Inkarnasi yang ke empat adalah Nṛsiṁha-deva. Nṛsiṁha-deva muncul untuk menyelamatkan Prahlāda Mahārāja, yang adalah seorang anak laki-laki berusia lima tahun, dan ia sedang disiksa oleh ayahnya yang tidak percaya kepada Tuhan. Jadi, Beliau muncul dari tiang istana, sebagai makhluk setengah manusia, setengah singa. Karena Hiraṇyakaśipu ini mendapatkan anugerah dari Brahmā, bahwa ia tidak akan bisa dibunuh oleh manusia atau binatang apapun. Jadi Tuhan muncul bukan sebagai manusia dan juga bukan sebagai binatang.
Inilah perbedaan antara kecerdasan Tuhan dan kecerdasan kita. Kita berpikir bahwa kita bisa menipu Tuhan melalui kecerdasan kita, tetapi Tuhan jauh lebih cerdas dari kita. Hiraṇyakaśipu ini ingin menipu Brahmā melalui pernyataan yang tidak langsung. Pertama-tama ia ingin menjadi kekal. Brahmā berkata, "Itu mustahil karena bahkan aku sendiripun tidak kekal. Tidak seorangpun di dunia material ini yang kekal. Itu mustahil." Jadi, Hiraṇyakaśipu, sang asura itu ..... Para asura sangatlah cerdas. Ia berpikir bahwa, "Dengan cara lain, aku akan menjadi kekal." Maka ia berdoa lagi kepada Brahmā agar, "Mohon berikan aku anugerah, bahwa aku tidak akan bisa dibunuh oleh manusia ataupun binatang apapun." Brahmā berkata, "Ya, baiklah." "Aku tidak akan bisa dibunuh di angkasa, di air ataupun di daratan." Brahmā berkata, "Oh ya." "Aku tidak bisa dibunuh dengan senjata apapun buatan manusia." "Baiklah."

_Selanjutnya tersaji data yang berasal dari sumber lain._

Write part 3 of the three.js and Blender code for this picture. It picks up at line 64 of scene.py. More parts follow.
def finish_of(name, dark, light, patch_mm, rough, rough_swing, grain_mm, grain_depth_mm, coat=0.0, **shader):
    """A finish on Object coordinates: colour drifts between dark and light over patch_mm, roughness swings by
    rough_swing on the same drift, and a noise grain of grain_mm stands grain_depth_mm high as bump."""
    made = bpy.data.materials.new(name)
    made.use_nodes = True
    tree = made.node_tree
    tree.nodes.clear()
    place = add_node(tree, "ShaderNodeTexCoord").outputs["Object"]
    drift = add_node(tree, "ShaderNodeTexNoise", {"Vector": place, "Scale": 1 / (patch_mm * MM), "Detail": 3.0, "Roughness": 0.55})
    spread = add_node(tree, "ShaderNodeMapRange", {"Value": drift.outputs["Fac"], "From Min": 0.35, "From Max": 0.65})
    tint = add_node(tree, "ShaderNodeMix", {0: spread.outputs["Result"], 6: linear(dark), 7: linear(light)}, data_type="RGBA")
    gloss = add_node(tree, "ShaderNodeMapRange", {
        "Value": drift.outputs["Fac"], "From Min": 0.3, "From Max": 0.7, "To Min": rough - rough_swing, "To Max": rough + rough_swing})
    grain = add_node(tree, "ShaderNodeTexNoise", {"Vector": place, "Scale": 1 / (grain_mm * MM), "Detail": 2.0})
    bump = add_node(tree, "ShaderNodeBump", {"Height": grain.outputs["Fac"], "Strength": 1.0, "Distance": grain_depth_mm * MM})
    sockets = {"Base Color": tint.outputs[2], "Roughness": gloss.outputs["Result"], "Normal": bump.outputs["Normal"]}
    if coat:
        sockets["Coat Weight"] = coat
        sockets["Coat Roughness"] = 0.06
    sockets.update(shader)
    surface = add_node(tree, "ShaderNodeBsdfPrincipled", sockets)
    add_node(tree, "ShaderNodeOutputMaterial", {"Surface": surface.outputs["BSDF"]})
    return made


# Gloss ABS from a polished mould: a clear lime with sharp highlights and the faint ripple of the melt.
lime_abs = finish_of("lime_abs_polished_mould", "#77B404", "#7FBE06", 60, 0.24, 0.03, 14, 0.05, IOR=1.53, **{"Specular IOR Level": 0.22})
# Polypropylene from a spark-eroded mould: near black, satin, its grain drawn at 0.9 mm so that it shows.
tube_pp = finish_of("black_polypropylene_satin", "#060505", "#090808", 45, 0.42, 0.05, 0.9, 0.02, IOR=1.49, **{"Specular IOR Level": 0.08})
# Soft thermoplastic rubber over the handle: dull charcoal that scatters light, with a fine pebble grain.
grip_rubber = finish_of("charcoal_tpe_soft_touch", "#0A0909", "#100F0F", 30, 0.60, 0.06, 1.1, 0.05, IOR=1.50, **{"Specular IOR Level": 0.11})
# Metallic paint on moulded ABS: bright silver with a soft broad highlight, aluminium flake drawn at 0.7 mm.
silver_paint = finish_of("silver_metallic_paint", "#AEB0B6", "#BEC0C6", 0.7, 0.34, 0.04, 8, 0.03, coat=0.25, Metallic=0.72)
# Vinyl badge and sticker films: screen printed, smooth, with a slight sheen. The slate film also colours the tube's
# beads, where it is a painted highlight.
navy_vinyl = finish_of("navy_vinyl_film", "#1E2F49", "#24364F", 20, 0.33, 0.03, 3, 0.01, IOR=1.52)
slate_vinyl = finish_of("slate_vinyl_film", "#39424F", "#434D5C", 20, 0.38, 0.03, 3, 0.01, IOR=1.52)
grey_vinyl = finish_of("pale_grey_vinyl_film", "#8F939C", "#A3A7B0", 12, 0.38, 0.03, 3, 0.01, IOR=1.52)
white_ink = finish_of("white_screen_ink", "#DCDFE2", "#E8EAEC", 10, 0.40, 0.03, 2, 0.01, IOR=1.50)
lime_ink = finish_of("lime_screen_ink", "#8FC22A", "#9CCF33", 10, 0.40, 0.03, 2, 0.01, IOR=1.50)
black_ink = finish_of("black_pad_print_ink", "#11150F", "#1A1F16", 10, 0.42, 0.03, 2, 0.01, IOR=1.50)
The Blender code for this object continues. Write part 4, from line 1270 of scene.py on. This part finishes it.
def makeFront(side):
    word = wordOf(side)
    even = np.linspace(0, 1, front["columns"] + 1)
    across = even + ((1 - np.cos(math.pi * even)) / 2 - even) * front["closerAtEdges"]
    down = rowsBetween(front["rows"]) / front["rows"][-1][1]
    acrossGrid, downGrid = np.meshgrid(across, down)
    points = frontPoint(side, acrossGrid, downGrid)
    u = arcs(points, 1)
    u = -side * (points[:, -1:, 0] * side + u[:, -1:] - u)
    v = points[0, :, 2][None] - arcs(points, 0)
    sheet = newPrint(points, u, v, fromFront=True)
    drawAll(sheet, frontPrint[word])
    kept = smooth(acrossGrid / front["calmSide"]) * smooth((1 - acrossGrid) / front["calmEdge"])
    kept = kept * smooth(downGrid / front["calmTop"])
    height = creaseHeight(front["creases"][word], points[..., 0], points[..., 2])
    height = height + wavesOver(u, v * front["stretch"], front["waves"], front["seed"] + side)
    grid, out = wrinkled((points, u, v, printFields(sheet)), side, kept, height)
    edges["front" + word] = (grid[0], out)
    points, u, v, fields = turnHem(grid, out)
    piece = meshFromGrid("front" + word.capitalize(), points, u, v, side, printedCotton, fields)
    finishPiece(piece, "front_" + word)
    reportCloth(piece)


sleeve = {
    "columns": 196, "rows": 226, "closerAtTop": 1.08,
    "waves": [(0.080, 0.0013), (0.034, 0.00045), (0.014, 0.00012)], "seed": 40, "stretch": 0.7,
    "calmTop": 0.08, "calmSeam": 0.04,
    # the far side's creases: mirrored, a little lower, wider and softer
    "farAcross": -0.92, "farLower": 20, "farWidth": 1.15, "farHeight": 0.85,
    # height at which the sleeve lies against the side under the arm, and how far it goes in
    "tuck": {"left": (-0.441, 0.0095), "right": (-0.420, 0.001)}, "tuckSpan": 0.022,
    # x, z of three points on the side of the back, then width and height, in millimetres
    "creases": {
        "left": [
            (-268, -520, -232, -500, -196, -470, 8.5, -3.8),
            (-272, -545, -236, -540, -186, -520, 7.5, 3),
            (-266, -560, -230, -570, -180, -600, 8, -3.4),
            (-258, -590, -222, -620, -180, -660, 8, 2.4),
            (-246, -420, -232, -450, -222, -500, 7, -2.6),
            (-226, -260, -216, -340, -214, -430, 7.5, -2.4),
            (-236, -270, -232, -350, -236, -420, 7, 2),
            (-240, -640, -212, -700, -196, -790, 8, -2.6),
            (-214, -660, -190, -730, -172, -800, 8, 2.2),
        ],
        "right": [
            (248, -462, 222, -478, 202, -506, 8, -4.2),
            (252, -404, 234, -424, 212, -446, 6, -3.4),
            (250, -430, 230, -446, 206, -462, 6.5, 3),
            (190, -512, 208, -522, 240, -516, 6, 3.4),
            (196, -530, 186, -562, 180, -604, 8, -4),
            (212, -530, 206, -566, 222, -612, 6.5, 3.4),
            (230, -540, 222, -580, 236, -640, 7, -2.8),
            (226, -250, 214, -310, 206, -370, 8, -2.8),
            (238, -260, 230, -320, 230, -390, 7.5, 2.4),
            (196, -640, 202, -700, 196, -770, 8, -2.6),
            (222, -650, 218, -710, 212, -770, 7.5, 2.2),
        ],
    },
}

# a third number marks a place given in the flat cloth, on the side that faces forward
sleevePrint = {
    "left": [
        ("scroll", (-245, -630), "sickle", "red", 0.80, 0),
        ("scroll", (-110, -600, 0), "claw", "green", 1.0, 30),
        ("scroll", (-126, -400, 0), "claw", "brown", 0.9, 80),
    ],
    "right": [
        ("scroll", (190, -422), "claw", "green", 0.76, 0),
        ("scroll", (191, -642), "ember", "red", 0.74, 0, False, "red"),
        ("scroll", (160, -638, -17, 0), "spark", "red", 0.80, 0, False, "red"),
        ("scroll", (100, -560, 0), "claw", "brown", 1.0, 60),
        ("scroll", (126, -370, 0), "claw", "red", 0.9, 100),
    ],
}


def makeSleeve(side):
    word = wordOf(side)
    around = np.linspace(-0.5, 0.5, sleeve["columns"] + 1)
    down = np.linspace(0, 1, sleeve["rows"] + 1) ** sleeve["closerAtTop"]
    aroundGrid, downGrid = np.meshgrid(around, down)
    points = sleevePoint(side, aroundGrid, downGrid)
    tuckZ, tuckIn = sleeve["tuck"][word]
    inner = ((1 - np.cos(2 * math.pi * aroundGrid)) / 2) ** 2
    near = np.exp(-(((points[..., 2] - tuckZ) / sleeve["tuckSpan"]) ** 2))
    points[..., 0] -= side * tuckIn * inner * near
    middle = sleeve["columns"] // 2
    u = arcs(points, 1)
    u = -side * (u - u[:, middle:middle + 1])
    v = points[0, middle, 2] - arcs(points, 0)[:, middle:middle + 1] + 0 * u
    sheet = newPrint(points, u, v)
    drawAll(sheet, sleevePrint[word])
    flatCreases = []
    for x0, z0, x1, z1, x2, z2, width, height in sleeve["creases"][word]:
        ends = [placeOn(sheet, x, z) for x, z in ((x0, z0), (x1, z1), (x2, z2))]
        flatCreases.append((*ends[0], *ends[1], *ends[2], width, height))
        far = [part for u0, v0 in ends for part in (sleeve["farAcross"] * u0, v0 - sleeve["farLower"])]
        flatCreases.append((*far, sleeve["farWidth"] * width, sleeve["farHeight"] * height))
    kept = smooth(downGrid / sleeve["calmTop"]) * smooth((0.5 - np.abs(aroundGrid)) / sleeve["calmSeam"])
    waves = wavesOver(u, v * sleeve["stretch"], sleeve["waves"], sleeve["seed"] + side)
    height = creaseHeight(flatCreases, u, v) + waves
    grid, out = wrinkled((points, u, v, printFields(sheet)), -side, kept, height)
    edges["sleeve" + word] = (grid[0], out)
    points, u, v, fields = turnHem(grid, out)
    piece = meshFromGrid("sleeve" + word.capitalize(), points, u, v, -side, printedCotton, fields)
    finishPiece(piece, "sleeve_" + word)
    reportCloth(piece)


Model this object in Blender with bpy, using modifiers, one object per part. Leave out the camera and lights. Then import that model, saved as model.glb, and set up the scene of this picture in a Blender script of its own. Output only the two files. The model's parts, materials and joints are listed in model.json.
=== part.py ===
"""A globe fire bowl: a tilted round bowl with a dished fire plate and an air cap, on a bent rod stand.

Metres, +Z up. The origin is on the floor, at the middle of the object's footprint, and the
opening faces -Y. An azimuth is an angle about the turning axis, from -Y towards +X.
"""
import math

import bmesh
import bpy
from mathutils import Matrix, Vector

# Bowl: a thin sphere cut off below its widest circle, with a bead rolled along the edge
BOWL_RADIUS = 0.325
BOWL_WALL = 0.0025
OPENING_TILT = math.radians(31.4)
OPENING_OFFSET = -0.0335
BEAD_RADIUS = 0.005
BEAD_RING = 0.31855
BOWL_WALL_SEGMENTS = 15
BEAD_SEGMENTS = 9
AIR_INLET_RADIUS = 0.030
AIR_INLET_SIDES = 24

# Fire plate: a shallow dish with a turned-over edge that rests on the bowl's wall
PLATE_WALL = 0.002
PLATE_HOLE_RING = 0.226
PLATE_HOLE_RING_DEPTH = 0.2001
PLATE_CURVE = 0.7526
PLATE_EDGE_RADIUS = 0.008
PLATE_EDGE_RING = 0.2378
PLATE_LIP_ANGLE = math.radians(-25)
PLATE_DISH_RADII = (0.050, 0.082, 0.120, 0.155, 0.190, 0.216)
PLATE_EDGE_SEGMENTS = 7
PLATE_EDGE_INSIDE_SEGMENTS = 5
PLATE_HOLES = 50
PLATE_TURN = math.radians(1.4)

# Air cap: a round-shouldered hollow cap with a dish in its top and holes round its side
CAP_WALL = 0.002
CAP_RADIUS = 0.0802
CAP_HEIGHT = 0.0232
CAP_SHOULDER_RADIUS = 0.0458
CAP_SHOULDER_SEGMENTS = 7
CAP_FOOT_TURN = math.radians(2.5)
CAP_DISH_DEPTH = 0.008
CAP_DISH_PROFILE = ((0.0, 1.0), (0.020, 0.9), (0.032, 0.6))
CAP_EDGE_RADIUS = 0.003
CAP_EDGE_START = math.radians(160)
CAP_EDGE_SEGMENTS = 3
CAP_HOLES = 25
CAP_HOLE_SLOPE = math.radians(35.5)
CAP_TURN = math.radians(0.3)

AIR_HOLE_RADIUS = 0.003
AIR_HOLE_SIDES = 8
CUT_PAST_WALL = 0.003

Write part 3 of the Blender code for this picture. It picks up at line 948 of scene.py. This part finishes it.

Maka dengan demikian, ia memanfaatkan kecerdasannya di dalam begitu banyak cara, hanya untuk sampai pada kesimpulan untuk menjadi kekal. Tetapi Tuhan sangatlah cerdik, sehingga Beliau menjaga agar semua anugerah yang diberikan oleh Brahmā tetap utuh, tetapi sang asura itu akan harus tetap dibinasakan. Hiraṇyakaśipu berkata bahwa, "Aku tidak akan bisa dibunuh selama siang ataupun malam hari." Brahmā berkata, "Ya." Jadi, akhirnya ia dibunuh saat petang hari, yaitu peralihan dari siang hari ke malam hari. Kamu tidak bisa mengatakan hal itu sebagai siang atau sebagai malam. Ia mendapatkan anugerah bahwa, "Aku tidak bisa dibunuh di angkasa, di air ataupun di daratan." Maka, ia dibunuh di atas pangkuan Tuhan. Ia mendapatkan anugerah bahwa, "Aku tidak bisa dibunuh dengan senjata apapun buatan manusia maupun buatan Tuhan." Itupun dipenuhi, "Baiklah." Dan ia dibunuh dengan menggunakan kuku Tuhan. Dengan demikian, semua anugerah yang diterimanya tetap utuh, tetapi ia tetap dibinasakan.
Sama halnya, kita bisa membuat rencana, kita bisa mencapai kemajuan yang luar biasa di dalam pengetahuan ilmiah, namun proses pembinasaan oleh alam akan berjalan terus. Tidak seorangpun akan bisa lolos. Melalui kecerdasanpun kita tetap tidak bisa lolos. Empat prinsip dari keberadaan material artinya adalah kelahiran, kematian, usia tua dan penyakit. Kita bisa membuat banyak obat, banyak senjata, banyak sarana, banyak metoda, tetapi kamu tidak akan bisa lolos dari empat prinsip keberadaan material ini, sehebat apapun kamu itu. Hal itu telah dibuktikan oleh Hiraṇyakaśipu. Hiraṇyakaśipu adalah salah satu dari pendukung prinsip hidup materialistik, dan ia ingin hidup untuk selamanya, untuk menikmati, tetapi ternyata ia juga tidak bisa hidup terus, Segala sesuatunya sudah berakhir.